Given material
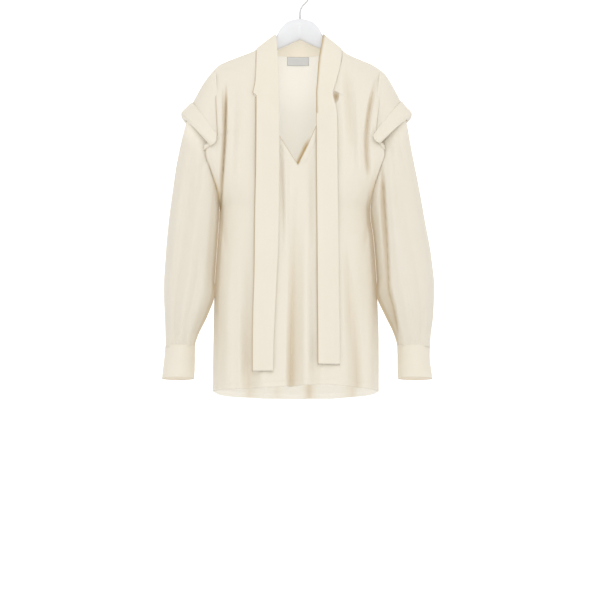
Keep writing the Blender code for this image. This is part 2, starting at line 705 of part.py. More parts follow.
def build():
    for old in list(bpy.data.objects):
        bpy.data.objects.remove(old)
    blouse = bpy.data.collections.new("tie_neck_blouse")
    cutters = bpy.data.collections.new("cutters")
    bpy.context.scene.collection.children.link(blouse)
    bpy.context.scene.collection.children.link(cutters)

    front = body_panel(
        "front", blouse, (30, 1.12), FRONT_EDGE, body_shoulder_z,
        lambda across: FRONT_HEM_Z + (SIDE_HEM_Z - FRONT_HEM_Z) * across**2,
        front_y, FRONT_SIDE,
    )
    cut(front, prism("neck_opening", neck_outline(), -0.25, 0.20, cutters))
    body_panel(
        "back", blouse, (24, 1.6), BACK_EDGE, back_top_z,
        lambda across: BACK_HEM_Z + (SIDE_HEM_Z - BACK_HEM_Z) * across**2,
        back_y, BACK_SIDE,
    )
    tube("sleeve_left", blouse, (20, 18), LEFT_SLEEVE, CLOTH, LEFT_SLEEVE_FOLDS)
    tube("sleeve_right", blouse, (20, 18), RIGHT_SLEEVE, CLOTH, RIGHT_SLEEVE_FOLDS, True)
    tube("cuff_left", blouse, (20, 2), LEFT_CUFF, DOUBLE)
    tube("cuff_right", blouse, (20, 2), RIGHT_CUFF, DOUBLE, mirrored=True)
    arch_sheet("cap_left", blouse, (16, 6), LEFT_CAP, CLOTH)
    arch_sheet("cap_right", blouse, (16, 6), RIGHT_CAP, CLOTH, True)
    arch_sheet("cap_band_left", blouse, (16, 6), LEFT_BAND, DOUBLE)
    arch_sheet("cap_band_right", blouse, (16, 6), RIGHT_BAND, DOUBLE, True)
    neck_band(blouse)
    tie_end("tie_left", blouse, LEFT_TIE, -0.8230)
    tie_end("tie_right", blouse, RIGHT_TIE, -0.8085)
    neck_label(blouse)
    hanger(blouse, cutters)
    hook(blouse)


build()
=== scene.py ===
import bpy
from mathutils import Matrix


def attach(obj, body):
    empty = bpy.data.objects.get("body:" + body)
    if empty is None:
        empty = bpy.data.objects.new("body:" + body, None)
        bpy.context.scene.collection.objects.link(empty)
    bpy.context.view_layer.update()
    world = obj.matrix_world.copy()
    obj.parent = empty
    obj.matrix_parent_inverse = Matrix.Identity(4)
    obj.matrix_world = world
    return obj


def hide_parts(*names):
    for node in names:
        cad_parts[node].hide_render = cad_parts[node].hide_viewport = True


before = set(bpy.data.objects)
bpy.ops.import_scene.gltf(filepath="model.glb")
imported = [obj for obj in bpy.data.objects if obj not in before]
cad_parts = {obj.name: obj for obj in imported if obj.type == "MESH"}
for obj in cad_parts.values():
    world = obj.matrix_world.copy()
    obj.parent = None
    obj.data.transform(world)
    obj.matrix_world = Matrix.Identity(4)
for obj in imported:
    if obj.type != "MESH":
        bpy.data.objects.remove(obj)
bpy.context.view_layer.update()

import math
from bisect import bisect_right

import bmesh
import bpy
from mathutils import Vector, noise

# Curves and tables


def smoothCurve(keys, values):
    # curve through the values that never swings past them
    steps = [keys[i + 1] - keys[i] for i in range(len(keys) - 1)]
    slopes = [(values[i + 1] - values[i]) / steps[i] for i in range(len(steps))]
    tangents = [slopes[0]]
    for before, after in zip(slopes, slopes[1:]):
        product = before * after
        tangents.append(2 * product / (before + after) if product > 0 else 0.0)
    tangents.append(slopes[-1])

    def at(key):
        if key <= keys[0]:
            return values[0]
        if key >= keys[-1]:
            return values[-1]
        i = bisect_right(keys, key) - 1
        t = (key - keys[i]) / steps[i]
        first, last = tangents[i] * steps[i], tangents[i + 1] * steps[i]
        rise = values[i + 1] - values[i]
        return values[i] + first * t + (3 * rise - 2 * first - last) * t**2 + (
            first + last - 2 * rise
        ) * t**3

    return at


def columnCurves(table, byRow=False):
    # one curve for each named column, over the first column or over the row's number
    names, rows = table[0].split(), table[1]
    if not byRow:
        rows = sorted(rows)
    keys = list(range(len(rows))) if byRow else [row[0] for row in rows]
    return {name: smoothCurve(keys, [row[i] for row in rows]) for i, name in enumerate(names)}


def valuesAt(curves, key):
    return {name: curve(key) for name, curve in curves.items()}


def ease(value, start, end):
    t = min(max((value - start) / (end - start), 0.0), 1.0)
    return t * t * (3 - 2 * t)


def hump(offset):
    # rounded hump, 1 in the middle and 0 from -1 and 1 outwards
    return 0.5 + 0.5 * math.cos(math.pi * offset) if abs(offset) < 1 else 0.0


# Shader nodes


class Link:
    # a node's output that can be used in sums
    def __init__(self, finish, socket):
        self.finish = finish
        self.socket = socket

    def maths(self, operation, first, second):
        return self.finish.node("ShaderNodeMath", {"operation": operation}, {0: first, 1: second})

    def __add__(self, other):
        return self.maths("ADD", self, other)

    def __radd__(self, other):
        return self.maths("ADD", other, self)

    def __sub__(self, other):
        return self.maths("SUBTRACT", self, other)

    def __mul__(self, other):
        return self.maths("MULTIPLY", self, other)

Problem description
Copy out only the lines above from the one with "cad_parts[node].hide_render = cad_parts[node].hide_viewport" to the one with "from bisect import bisect_right", inclusive, exactly as they stand.

Final result
        cad_parts[node].hide_render = cad_parts[node].hide_viewport = True


before = set(bpy.data.objects)
bpy.ops.import_scene.gltf(filepath="model.glb")
imported = [obj for obj in bpy.data.objects if obj not in before]
cad_parts = {obj.name: obj for obj in imported if obj.type == "MESH"}
for obj in cad_parts.values():
    world = obj.matrix_world.copy()
    obj.parent = None
    obj.data.transform(world)
    obj.matrix_world = Matrix.Identity(4)
for obj in imported:
    if obj.type != "MESH":
        bpy.data.objects.remove(obj)
bpy.context.view_layer.update()

import math
from bisect import bisect_right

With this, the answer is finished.